As the framework for benefit-risk assessment is developing, it has become increasingly apparent that the one of the stakeholders, the patient, should play an important role in informing regulatory decisions. However, eliciting a perspective of benefit and harms that is based on evidence obtained from patients being studied during clinical development and determining how that perspective should be used in regulatory decision making is a complex area that requires much additional study.
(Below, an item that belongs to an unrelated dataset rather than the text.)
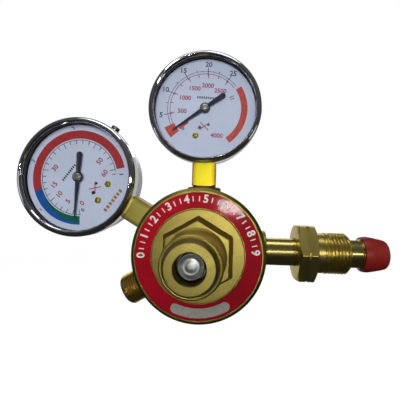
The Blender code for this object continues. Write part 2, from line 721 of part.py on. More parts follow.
def gauge_dial(prefix, hub, screws, stop_angle):
    """Printed dial on two lugs, with the screws that hold it and its stop pin."""
    holes = [circle(1.6, 12)]
    holes += [circle(1.3, 10, (x, SCREW_Z)) for x in screws]
    if stop_angle is not None:
        at = polar(STOP_PIN_AT, stop_angle)
        holes.append(circle(STOP_PIN_R + GAP, 8, at))
        cylinder(
            prefix + "_stop_pin", STOP_PIN_R, -DIAL_DEPTH - 1.2, 0.6 - POINTER_DEPTH, 8,
            look="steel", parent=hub, place=(at[0], 0, at[1]), turn=FORWARD,
        )
    plate(
        prefix + "_dial", [circle(DIAL_R, GAUGE)] + holes, -DIAL_DEPTH - DIAL_THICK, -DIAL_DEPTH,
        look="dial_white", parent=hub, turn=FORWARD,
    )
    seat = GAP - DIAL_DEPTH
    head = [
        (0, seat + 0.75), (1.1, seat + 0.5), (1.7, seat), (1.9, seat - GAP), (0.95, seat - GAP),
        (0.95, -12.5), (0, -12.5),
    ]
    for number, x in enumerate(screws, 1):
        turned(
            f"{prefix}_dial_screw_{number}", head, 12, look="bright_brass", parent=hub,
            place=(x, 0, SCREW_Z), turn=FORWARD,
        )


def gauge_socket(prefix, hub, reach):
    """Square brass socket: spanner block, threaded shank and the head inside the case."""
    shank_end = reach - PORT_DEPTH_END - GAP
    half = SOCKET_WIDTH / 2
    piece = box(
        prefix + "_socket", (-half, SOCKET_DEPTH - half, -SOCKET_END),
        (half, SOCKET_DEPTH + half, -SOCKET_START), look="bright_brass", parent=hub,
    )
    bevelled(piece, 0.9)
    neck = half - 0.7
    head = box(
        prefix + "_socket_head", (-neck, SOCKET_DEPTH - neck + 0.2, -31.5),
        (neck, SOCKET_DEPTH + neck - 1.2, -12.6), parent=hub,
    )
    combine(piece, head, "UNION")
    lug = box(
        prefix + "_socket_lug", (-neck, DIAL_DEPTH + 2.1, -18.6), (neck, SOCKET_DEPTH, -12.6),
        parent=hub,
    )
    combine(piece, lug, "UNION")
    down = dict(parent=hub, place=(0, SOCKET_DEPTH, 0), turn=(180, 0, 0))
    start = SOCKET_END - 1.2
    shank = [
        (0, shank_end), (SHANK_R - 0.9, shank_end), (SHANK_R, shank_end - 1.0), (SHANK_R, start),
        (0, start),
    ]
    combine(piece, turned(prefix + "_socket_shank", shank, MEDIUM, **down), "UNION")
    combine(piece, cylinder(prefix + "_socket_bore", 1.5, 18, 60, TINY, **down))
    for number, x in enumerate((-SCREW_X, SCREW_X), 1):
        hole = cylinder(
            f"{prefix}_socket_tapping_{number}", 1.25, -14, -8, TINY, parent=hub,
            place=(x, 0, SCREW_Z), turn=FORWARD,
        )
        combine(piece, hole)


def gauge_tube(prefix, hub):
    """C-shaped Bourdon tube from the socket head round to its moving tip."""
    outer = arc(TUBE_R + TUBE_THICK / 2, TUBE_LAST_ANGLE, TUBE_ROOT_ANGLE, MEDIUM)
    inner = arc(TUBE_R - TUBE_THICK / 2, TUBE_ROOT_ANGLE, TUBE_LAST_ANGLE, MEDIUM)
    plate(
        prefix + "_bourdon_tube", [outer + inner], -20.5, -13.0,
        look="bronze", parent=hub, turn=FORWARD,
    )
    x, z = polar(TUBE_R, TUBE_TIP_ANGLE)
    box(
        prefix + "_tube_tip", (-1.3, 18.0, -1.7), (1.3, 21.5, 1.7), look="brass", parent=hub,
        place=(x, 0, z), turn=(0, -TUBE_TIP_ANGLE, 0),
    )


def gauge_movement(prefix, hub):
    """Frame of two plates on pillars, toothed sector, link and hairspring."""
    span = [(-4.2, -12.3), (14.6, -12.3), (14.6, 4.2), (-4.2, 4.2)]
    outlines = [span, circle(0.8, 8), circle(0.8, 8, (SECTOR_X, SECTOR_Z))]
    frame = plate(
        prefix + "_movement_frame", outlines, -19.6, -18.6, look="brass", parent=hub, turn=FORWARD
    )
    front = plate(prefix + "_movement_front", outlines, -12.6, -11.6, parent=hub, turn=FORWARD)
    combine(frame, front, "UNION")
    for number, (x, z) in enumerate(((-2.9, 3.0), (-2.9, -9.2)), 1):
        pillar = cylinder(
            f"{prefix}_movement_pillar_{number}", 1.0, -19.0, -12.0, TINY,
            parent=hub, place=(x, 0, z), turn=FORWARD,
        )
        combine(frame, pillar, "UNION")
    heading = math.degrees(math.atan2(-SECTOR_Z, -SECTOR_X))
    sector_gear(prefix, hub, heading)
    link(prefix, hub, math.radians(180 + heading))
    spiral = [(*polar(1.2 + 0.04 * i, 30 * i), -13.4) for i in range(38)]
    wire(prefix + "_hairspring", spiral, 0.14, 0, look="spring_steel", parent=hub, turn=FORWARD)


def sector_gear(prefix, hub, heading):
    """Toothed sector on its own arbor, its teeth towards the pinion, with a tail lever."""
    pivot = add_empty(prefix + "_sector_pivot", hub, (SECTOR_X, 0, SECTOR_Z), (0, -heading, 0))
    rim = []
    for i in range(SECTOR_TEETH):
        rim.append(polar(SECTOR_R, SECTOR_FIRST + i * SECTOR_PITCH))
        rim.append(polar(SECTOR_R - TOOTH_DEPTH, SECTOR_FIRST + (i + 0.5) * SECTOR_PITCH))
    lever = [(-LEVER, 1.2), (-LEVER - 1.2, 0), (-LEVER, -1.2)]
    outline = rim + arc(2.0, 80, 125, 2) + lever + arc(2.0, 235, 290, 2)
    where = dict(parent=pivot, turn=FORWARD)
    piece = plate(prefix + "_sector_gear", [outline], -16.6, -15.6, look="brass", **where)
    combine(piece, cylinder(prefix + "_sector_arbor", 0.5, -19.3, -11.9, 8, **where), "UNION")


def link(prefix, hub, lever_angle):
    """Bar from the sector's lever to the tip of the Bourdon tube."""
    pin = Vector(polar(LEVER, math.degrees(lever_angle), (SECTOR_X, SECTOR_Z)))
    run = Vector(polar(TUBE_R, TUBE_TIP_ANGLE)) - pin
    slope = math.degrees(math.atan2(run.y, run.x))
    joint = add_empty(prefix + "_link_pivot", hub, (pin.x, 0, pin.y), (0, -slope, 0))
    length = run.length + 0.9
    bar = [(-0.8, -0.7), (length, -0.7), (length, 0.7), (-0.8, 0.7)]
    plate(prefix + "_link", [bar], -17.7, -16.9, look="brass", parent=joint, turn=FORWARD)


def gauge_pointer(prefix, hub, angle, look):
    """Pointer with its pressed hub and the pinion arbor that turns it, aimed by angle."""
    axis = add_empty(prefix + "_pointer_axis", hub, (0, 0, 0), (0, -angle, 0))
    where = dict(parent=axis, turn=FORWARD)
    tail = [(POINTER_TAIL + 1.7, 1.5)] + arc(1.5, 90, 270, 6, (POINTER_TAIL, 0))
    tip = [(POINTER_TIP - 1.1, -0.35), (POINTER_TIP, 0), (POINTER_TIP - 1.1, 0.35)]
    outline = (
        arc(POINTER_HUB_R, 20, 160, 7) + tail + [(POINTER_TAIL + 1.7, -1.5)]
        + arc(POINTER_HUB_R, 200, 340, 7) + tip
    )
    low = -POINTER_DEPTH - POINTER_THICK
    outlines = [outline, circle(0.85, 8)]
    plate(prefix + "_pointer", outlines, low, -POINTER_DEPTH, look=look, **where)
    top = GAP - POINTER_DEPTH + 1.05
    cap = [(0, top), (1.5, top - 0.1), (2.0, top - 0.55), (2.0, top - 1.05), (0, top - 1.05)]
    turned(prefix + "_pointer_hub", cap, SMALL, look="bright_brass", **where)
    arbor = [
        (0, -POINTER_DEPTH), (0.45, -POINTER_DEPTH), (0.45, -14.4), (PINION_R, -14.4), (PINION_R, -17.4),
        (0.45, -17.4), (0.45, -19.4), (0, -19.4),
    ]
    turned(prefix + "_pinion", arbor, 12, look="brass", **where)


def gauge(prefix, root, place, tilt, reach, settings):
    """One complete gauge, its own -Z pointing along the socket."""
    hub = add_empty(prefix + "_gauge", root, place, (0, -tilt, 0))
    gauge_shell(prefix, hub, settings["plug_angle"], settings["plug_look"])
    gauge_dial(prefix, hub, settings["screws"], settings["stop_angle"])
    gauge_socket(prefix, hub, reach)
    gauge_tube(prefix, hub)
    gauge_movement(prefix, hub)
    gauge_pointer(prefix, hub, settings["pointer_angle"], settings["pointer_look"])


def gauges(root):
    high = dict(
        plug_angle=214.2, plug_look="black", screws=(-SCREW_X,), stop_angle=223.0,
        pointer_angle=215.3, pointer_look="black",
    )
    station = SOCKET_DEPTH + HIGH_PORT_STATION
    gauge("high_pressure", root, (0, -station, GAUGE_REACH_TOP), 0, GAUGE_REACH_TOP, high)
    tilt = LEFT_GAUGE_ANGLE - 90
    low = dict(
        plug_angle=60.0 - tilt, plug_look="steel", screws=(-SCREW_X, SCREW_X), stop_angle=None,
        pointer_angle=-92.0 - tilt, pointer_look="black",
    )
    x, z = polar(GAUGE_REACH_LEFT, LEFT_GAUGE_ANGLE)
    station = SOCKET_DEPTH + LOW_PORT_STATION
    gauge("delivery", root, (x, -station, z), tilt, GAUGE_REACH_LEFT, low)


def settle_meshes():
    """Replace every modifier stack by its result and smooth the round surfaces."""
    bpy.context.view_layer.update()
    graph = bpy.context.evaluated_depsgraph_get()
    results = {}
    for obj in PARTS.objects:
        if obj.type == "MESH":
            results[obj.name] = bpy.data.meshes.new_from_object(obj.evaluated_get(graph))
    for name, mesh in results.items():
        obj = PARTS.objects[name]
        obj.modifiers.clear()
        obj.data = mesh
        mesh.shade_smooth()
        mesh.set_sharp_from_angle(angle=math.radians(35))


def build():
    root = add_empty(NAME, None, (-STEM_END, 0, 0))
    bonnet(root)
    label_ring(root)
    spring_button(root)
    main_spring(root)
    diaphragm_stack(root)
    valve(root)
    body(root)
    inlet_stem(root)
    inlet_filter(root)
    inlet_nut(root)
    dust_cap(root)
    outlet_nipple(root)
    gauges(root)
    settle_meshes()


build()
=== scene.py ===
"""Looks of a two-gauge welding gas regulator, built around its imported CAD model.

Every new piece is modelled in millimetres in a frame of its own, whose Z is the axis
that the piece is turned about, and is then placed in the row frame. A station is a
distance along that Z. Each piece keeps its own coordinates in the attribute "local",
which its material reads, so machining marks follow the shape.
"""
import math

import bmesh
import bpy
from mathutils import Matrix, Vector


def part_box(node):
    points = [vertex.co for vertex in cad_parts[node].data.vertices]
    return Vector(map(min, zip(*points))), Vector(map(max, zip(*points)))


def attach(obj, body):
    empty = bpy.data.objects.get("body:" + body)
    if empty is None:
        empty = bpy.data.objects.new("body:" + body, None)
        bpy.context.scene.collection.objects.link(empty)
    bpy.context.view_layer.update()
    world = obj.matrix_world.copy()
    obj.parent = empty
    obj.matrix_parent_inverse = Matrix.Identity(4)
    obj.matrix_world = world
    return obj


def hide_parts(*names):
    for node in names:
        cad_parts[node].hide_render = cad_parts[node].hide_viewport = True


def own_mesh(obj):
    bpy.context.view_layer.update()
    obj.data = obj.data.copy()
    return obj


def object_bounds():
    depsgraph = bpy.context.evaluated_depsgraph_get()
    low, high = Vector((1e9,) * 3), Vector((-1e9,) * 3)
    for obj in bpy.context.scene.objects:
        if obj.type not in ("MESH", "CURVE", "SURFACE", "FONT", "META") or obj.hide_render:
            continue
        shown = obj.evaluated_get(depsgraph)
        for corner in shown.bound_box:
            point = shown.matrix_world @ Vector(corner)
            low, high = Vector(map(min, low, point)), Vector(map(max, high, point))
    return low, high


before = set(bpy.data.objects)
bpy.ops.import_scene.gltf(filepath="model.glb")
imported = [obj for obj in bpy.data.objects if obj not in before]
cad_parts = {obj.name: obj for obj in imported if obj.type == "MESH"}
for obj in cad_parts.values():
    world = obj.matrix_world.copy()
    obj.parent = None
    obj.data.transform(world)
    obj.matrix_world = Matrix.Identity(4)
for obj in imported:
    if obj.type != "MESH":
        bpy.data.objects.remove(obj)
CAD_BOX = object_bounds()

MM = 0.001
FINE = 192                   # segments of the large round pieces
MEDIUM = 96
SMALL = 40

FRONT = Vector((0, -1, 0))
UP = Vector((0, 0, 1))
RIGHT = Vector((1, 0, 0))

# ---- places, from the frame


def middle(node):
    low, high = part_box(node)
    return (low + high) / 2


def frame_at(origin, along, up):
    """A frame with Z along one direction and Y as near to another as it can be."""
    z = Vector(along).normalized()
    y = (Vector(up) - Vector(up).dot(z) * z).normalized()
    turn = Matrix((y.cross(z), y, z)).transposed().to_4x4()
    return Matrix.Translation(origin) @ turn


def flat(vector):
    """The part of a vector in the plane across the regulator axis, at unit length."""
    return Vector((vector.x, 0, vector.z)).normalized()


AXIS = Vector((middle("bonnet").x, middle("inlet_stem").y, middle("bonnet").z))
REGULATOR = frame_at(AXIS, FRONT, UP)
INLET = frame_at(AXIS, RIGHT, UP)
OUTLET_MIDDLE = middle("outlet_nipple")
OUTLET = frame_at((AXIS.x, OUTLET_MIDDLE.y, AXIS.z), flat(OUTLET_MIDDLE - AXIS), UP)


def gauge_frame(prefix):
    """The gauge's bezel front and centre, with Y pointing away from its socket."""
    low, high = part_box(prefix + "_bezel")
    hub = (low + high) / 2
    return frame_at((hub.x, low.y, hub.z), FRONT, flat(hub - AXIS))


GAUGES = {prefix: gauge_frame(prefix) for prefix in ("high_pressure", "delivery")}


def station(value):
    """Where a row-frame Y lies along the regulator axis, in millimetres."""
    return (AXIS.y - value) / MM


def rightward(value):
    """Where a row-frame X lies to the right of the regulator axis, in millimetres."""
    return (value - AXIS.x) / MM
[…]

Many regulatory agency and company decision makers recognise that patient input could be invaluable in informing their thinking, and it is generally agreed that going forward, it will be of utmost importance to include the patient’s perspective early in the development and assessment of medicine.
In April 2012, a CIRS Workshop http://cirsci.org/system/files/private/25-26_%20April.pdf will explore these issues by gaining a perspective from various stakeholders in the development and review of new medicines, with a particular emphasis on the opportunities and barriers to including patients’ perspectives.